### Data shown:
────────────────────
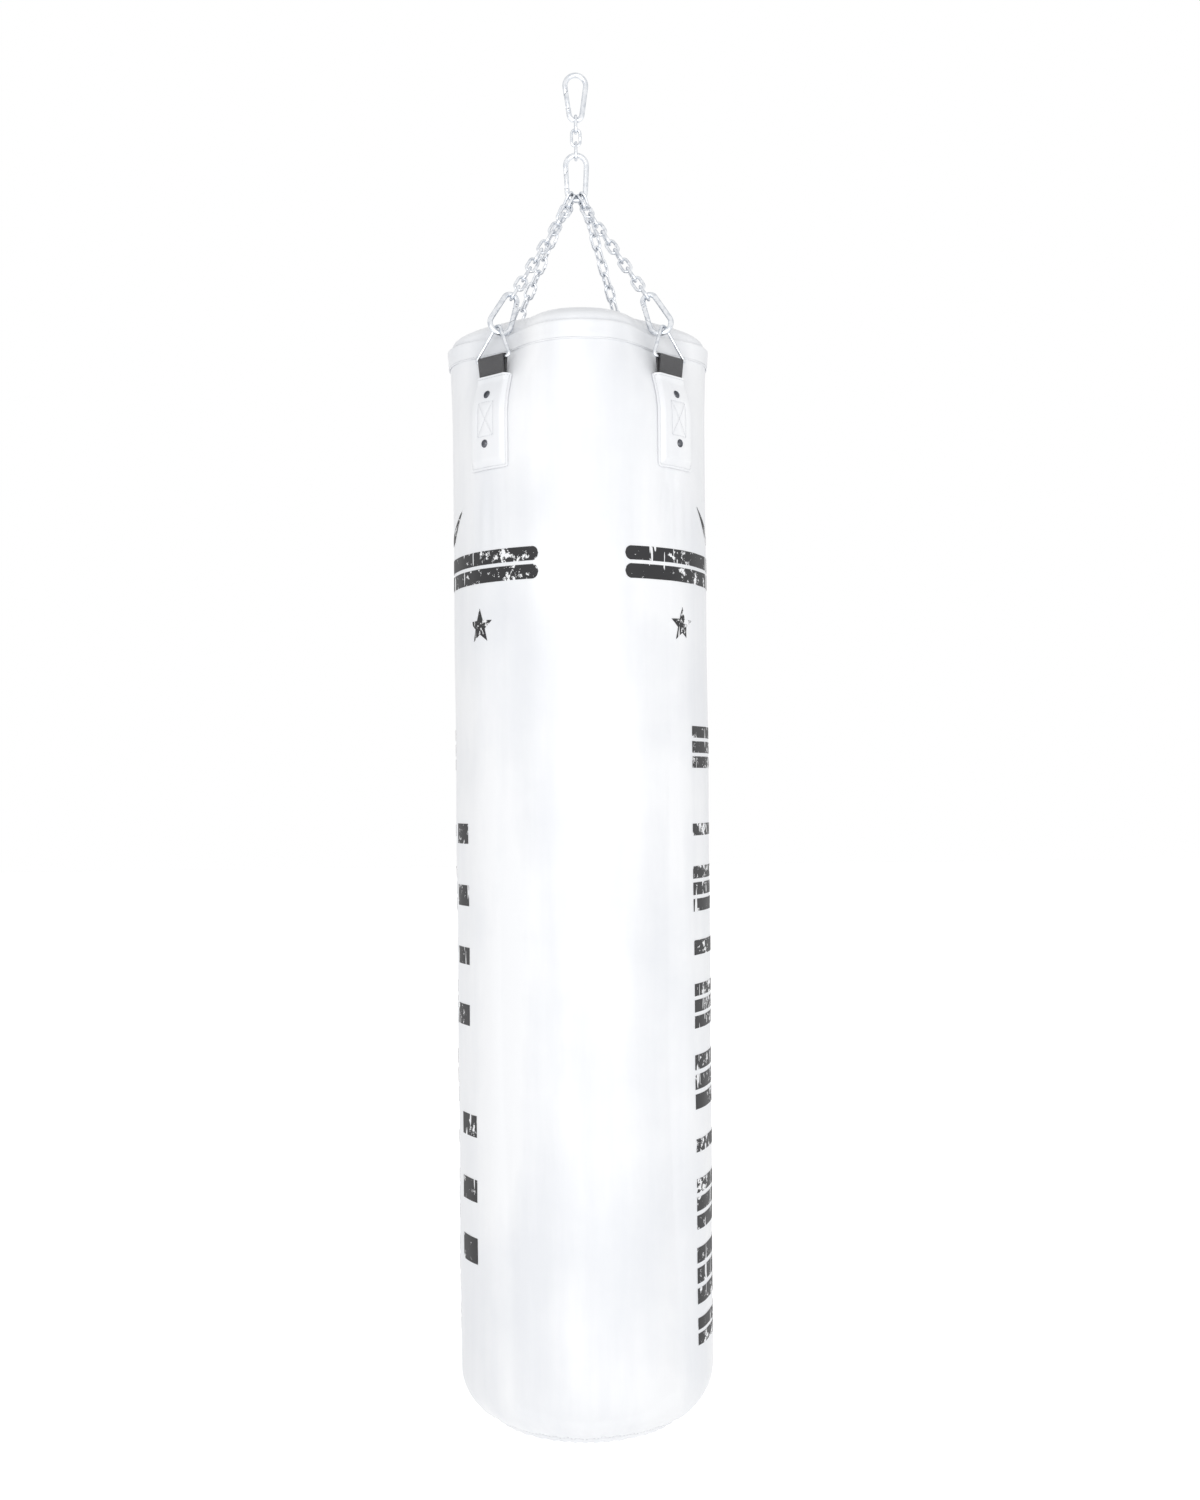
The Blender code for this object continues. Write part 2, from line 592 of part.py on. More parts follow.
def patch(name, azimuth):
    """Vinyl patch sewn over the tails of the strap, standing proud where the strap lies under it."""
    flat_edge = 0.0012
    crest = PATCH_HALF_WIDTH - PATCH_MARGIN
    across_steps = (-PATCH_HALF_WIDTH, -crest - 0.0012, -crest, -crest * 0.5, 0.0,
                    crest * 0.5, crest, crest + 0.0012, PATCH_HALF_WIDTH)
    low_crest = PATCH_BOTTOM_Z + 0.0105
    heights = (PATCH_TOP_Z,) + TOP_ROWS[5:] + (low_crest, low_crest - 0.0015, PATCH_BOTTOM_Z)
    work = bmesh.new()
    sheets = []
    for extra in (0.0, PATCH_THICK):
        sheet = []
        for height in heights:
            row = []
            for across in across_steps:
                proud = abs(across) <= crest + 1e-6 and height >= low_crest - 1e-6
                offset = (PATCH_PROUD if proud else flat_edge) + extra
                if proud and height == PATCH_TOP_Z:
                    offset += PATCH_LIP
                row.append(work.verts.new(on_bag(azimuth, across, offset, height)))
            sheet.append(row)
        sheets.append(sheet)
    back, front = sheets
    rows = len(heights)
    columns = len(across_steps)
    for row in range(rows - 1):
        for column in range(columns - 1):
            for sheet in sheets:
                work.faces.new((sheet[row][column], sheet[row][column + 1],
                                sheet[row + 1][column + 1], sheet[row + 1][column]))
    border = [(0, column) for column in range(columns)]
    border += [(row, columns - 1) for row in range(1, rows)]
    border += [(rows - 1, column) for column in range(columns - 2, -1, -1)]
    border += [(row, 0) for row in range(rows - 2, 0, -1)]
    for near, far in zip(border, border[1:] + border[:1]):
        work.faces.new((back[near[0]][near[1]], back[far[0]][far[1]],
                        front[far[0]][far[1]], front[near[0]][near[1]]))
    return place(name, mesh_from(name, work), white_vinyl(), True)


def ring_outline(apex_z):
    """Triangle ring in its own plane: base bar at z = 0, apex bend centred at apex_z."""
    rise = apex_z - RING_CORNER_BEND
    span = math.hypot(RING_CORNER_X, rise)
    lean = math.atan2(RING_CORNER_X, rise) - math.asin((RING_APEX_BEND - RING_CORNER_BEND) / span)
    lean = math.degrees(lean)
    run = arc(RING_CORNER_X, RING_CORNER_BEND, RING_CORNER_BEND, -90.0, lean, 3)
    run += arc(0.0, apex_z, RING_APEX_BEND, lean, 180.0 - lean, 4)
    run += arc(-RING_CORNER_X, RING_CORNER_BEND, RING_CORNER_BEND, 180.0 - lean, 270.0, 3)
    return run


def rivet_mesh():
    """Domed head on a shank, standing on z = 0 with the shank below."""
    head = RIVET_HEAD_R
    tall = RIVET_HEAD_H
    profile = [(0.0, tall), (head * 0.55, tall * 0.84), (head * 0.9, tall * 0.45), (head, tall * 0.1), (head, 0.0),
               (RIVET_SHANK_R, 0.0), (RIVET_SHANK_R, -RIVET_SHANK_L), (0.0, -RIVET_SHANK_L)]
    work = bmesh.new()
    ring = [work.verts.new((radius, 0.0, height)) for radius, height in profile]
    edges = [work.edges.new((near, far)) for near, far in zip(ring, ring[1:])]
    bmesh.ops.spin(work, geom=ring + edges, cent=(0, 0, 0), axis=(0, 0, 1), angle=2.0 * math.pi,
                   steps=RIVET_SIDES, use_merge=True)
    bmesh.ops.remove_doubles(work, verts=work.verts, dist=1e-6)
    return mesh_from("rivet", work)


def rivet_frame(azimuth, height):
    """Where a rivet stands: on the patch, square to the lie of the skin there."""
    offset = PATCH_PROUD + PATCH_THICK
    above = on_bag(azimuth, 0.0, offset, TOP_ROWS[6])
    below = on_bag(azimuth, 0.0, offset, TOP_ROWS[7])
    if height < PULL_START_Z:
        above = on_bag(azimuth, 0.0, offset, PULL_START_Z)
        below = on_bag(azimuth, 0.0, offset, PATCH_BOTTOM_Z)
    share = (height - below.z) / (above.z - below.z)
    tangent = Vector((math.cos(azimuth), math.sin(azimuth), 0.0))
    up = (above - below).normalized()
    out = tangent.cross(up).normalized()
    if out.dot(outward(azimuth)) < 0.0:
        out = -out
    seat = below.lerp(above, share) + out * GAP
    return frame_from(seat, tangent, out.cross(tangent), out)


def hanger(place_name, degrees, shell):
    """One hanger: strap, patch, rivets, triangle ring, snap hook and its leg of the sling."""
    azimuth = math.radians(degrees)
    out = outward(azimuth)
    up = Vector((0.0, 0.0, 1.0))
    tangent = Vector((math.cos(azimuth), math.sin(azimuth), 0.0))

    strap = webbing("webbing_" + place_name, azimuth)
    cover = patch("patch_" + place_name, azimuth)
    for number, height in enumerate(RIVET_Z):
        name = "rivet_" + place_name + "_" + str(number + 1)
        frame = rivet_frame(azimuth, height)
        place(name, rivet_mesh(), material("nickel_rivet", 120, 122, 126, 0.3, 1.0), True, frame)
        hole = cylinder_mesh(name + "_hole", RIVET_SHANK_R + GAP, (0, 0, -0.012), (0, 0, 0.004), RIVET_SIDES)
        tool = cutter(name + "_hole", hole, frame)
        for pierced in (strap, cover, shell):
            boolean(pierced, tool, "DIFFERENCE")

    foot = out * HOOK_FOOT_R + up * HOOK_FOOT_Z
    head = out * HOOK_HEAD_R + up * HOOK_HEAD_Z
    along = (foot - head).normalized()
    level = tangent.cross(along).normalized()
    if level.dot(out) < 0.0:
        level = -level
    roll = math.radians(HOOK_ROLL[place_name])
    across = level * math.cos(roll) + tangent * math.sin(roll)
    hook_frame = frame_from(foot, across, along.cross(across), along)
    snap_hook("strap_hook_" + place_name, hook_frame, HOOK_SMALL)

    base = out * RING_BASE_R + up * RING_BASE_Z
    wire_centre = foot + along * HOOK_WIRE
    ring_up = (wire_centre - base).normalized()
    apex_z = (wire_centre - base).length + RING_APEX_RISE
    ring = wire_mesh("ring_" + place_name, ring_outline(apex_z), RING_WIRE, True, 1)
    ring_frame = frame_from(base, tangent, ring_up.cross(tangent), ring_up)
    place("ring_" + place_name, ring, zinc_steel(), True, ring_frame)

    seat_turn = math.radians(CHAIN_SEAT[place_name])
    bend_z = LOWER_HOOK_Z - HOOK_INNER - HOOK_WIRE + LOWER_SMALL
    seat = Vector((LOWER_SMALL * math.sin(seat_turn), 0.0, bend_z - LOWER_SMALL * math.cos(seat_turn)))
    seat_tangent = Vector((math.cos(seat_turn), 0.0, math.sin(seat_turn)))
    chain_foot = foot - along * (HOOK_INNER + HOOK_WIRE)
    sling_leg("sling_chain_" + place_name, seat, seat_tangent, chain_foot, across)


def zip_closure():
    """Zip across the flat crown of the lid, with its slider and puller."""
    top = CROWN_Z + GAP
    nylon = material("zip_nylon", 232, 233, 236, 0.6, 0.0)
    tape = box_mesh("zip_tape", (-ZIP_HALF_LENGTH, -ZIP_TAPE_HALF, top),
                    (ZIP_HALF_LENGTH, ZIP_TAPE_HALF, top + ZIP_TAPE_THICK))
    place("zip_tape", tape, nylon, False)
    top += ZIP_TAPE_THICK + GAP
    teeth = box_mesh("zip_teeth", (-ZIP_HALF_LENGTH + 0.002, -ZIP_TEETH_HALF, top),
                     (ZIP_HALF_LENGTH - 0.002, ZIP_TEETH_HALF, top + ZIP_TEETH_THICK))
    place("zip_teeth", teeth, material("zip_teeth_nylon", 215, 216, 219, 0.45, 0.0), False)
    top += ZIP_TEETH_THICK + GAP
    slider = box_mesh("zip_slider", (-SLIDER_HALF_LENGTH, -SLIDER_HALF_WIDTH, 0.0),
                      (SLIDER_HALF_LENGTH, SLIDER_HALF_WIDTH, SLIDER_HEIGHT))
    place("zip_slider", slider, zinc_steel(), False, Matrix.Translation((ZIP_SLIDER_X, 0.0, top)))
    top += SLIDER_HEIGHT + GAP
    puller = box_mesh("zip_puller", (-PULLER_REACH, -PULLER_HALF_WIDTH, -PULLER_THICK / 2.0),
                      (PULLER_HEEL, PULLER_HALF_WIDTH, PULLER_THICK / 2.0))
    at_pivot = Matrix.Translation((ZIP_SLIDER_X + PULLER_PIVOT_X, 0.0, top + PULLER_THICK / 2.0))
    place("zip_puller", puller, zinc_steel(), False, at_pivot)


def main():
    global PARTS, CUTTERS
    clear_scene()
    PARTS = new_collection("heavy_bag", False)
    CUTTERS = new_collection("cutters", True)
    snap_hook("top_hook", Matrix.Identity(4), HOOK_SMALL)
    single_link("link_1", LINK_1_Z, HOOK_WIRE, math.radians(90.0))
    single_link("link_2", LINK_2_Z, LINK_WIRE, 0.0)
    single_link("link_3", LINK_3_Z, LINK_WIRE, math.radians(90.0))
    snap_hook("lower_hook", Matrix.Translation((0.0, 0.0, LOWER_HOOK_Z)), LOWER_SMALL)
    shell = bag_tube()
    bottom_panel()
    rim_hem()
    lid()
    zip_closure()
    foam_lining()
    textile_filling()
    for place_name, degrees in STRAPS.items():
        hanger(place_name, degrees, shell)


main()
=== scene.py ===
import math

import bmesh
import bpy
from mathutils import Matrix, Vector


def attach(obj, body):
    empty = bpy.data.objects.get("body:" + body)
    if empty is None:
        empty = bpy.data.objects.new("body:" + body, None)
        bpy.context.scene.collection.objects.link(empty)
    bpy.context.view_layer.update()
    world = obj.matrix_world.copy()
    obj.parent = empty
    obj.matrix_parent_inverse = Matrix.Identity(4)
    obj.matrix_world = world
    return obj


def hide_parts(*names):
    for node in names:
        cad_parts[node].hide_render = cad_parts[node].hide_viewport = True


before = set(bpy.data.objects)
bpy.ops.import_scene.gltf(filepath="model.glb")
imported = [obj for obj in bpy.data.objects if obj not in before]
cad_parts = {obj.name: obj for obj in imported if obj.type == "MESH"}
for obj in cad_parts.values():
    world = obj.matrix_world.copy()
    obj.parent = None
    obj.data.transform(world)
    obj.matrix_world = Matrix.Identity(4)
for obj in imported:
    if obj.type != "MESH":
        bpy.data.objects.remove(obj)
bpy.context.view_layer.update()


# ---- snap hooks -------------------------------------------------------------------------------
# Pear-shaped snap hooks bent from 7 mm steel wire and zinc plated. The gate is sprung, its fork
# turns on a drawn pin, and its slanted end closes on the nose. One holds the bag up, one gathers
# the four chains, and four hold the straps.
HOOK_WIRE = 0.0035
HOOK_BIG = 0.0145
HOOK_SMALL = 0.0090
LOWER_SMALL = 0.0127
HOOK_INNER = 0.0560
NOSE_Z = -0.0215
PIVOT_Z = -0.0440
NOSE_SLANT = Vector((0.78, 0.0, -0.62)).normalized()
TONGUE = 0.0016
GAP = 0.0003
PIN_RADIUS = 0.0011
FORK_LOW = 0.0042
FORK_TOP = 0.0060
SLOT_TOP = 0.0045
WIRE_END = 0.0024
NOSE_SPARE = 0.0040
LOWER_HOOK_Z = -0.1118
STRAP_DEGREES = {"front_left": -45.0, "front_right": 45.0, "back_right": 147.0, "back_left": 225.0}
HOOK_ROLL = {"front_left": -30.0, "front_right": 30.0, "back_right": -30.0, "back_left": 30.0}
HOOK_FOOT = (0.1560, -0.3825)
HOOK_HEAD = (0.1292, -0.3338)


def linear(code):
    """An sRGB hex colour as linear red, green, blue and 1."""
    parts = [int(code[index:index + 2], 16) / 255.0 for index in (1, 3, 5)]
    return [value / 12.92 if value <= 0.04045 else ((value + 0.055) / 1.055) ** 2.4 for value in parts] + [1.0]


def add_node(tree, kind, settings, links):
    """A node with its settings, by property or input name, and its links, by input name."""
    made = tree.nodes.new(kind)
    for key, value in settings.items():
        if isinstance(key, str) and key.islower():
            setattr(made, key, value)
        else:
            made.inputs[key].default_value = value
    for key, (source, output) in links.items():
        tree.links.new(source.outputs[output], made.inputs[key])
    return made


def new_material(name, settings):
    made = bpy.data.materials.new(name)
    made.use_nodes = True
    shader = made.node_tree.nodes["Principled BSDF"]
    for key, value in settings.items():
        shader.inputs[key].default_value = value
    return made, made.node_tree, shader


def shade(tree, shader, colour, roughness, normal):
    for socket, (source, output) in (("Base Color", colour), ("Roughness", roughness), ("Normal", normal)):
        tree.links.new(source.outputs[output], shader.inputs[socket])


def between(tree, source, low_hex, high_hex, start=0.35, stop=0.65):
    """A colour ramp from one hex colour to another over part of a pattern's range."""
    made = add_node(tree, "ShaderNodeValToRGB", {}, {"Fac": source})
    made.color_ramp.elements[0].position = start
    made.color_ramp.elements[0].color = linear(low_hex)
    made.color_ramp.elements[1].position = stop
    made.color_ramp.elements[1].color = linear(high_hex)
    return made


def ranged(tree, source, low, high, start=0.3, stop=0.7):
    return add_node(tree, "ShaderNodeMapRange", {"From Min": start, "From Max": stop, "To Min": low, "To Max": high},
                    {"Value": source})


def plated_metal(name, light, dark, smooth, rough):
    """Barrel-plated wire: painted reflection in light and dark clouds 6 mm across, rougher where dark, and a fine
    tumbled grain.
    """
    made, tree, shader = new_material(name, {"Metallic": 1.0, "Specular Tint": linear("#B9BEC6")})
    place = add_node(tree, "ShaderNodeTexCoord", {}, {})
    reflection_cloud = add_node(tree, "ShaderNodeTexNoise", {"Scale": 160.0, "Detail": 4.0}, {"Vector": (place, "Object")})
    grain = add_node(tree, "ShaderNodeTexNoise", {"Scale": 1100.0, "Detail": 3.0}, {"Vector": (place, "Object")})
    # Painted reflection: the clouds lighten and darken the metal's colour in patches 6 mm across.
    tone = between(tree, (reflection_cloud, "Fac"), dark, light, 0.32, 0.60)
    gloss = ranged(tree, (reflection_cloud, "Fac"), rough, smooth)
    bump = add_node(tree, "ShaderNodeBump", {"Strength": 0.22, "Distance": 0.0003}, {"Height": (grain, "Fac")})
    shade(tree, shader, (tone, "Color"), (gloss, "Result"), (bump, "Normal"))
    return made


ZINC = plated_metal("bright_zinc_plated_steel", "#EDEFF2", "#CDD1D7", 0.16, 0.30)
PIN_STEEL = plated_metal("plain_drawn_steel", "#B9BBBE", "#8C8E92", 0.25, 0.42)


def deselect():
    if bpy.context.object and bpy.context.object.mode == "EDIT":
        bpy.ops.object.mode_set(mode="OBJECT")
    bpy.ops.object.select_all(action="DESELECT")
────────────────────
### Request:
Using the listing above, state the number of lines that hold "return", with no other text.

### Response below:
11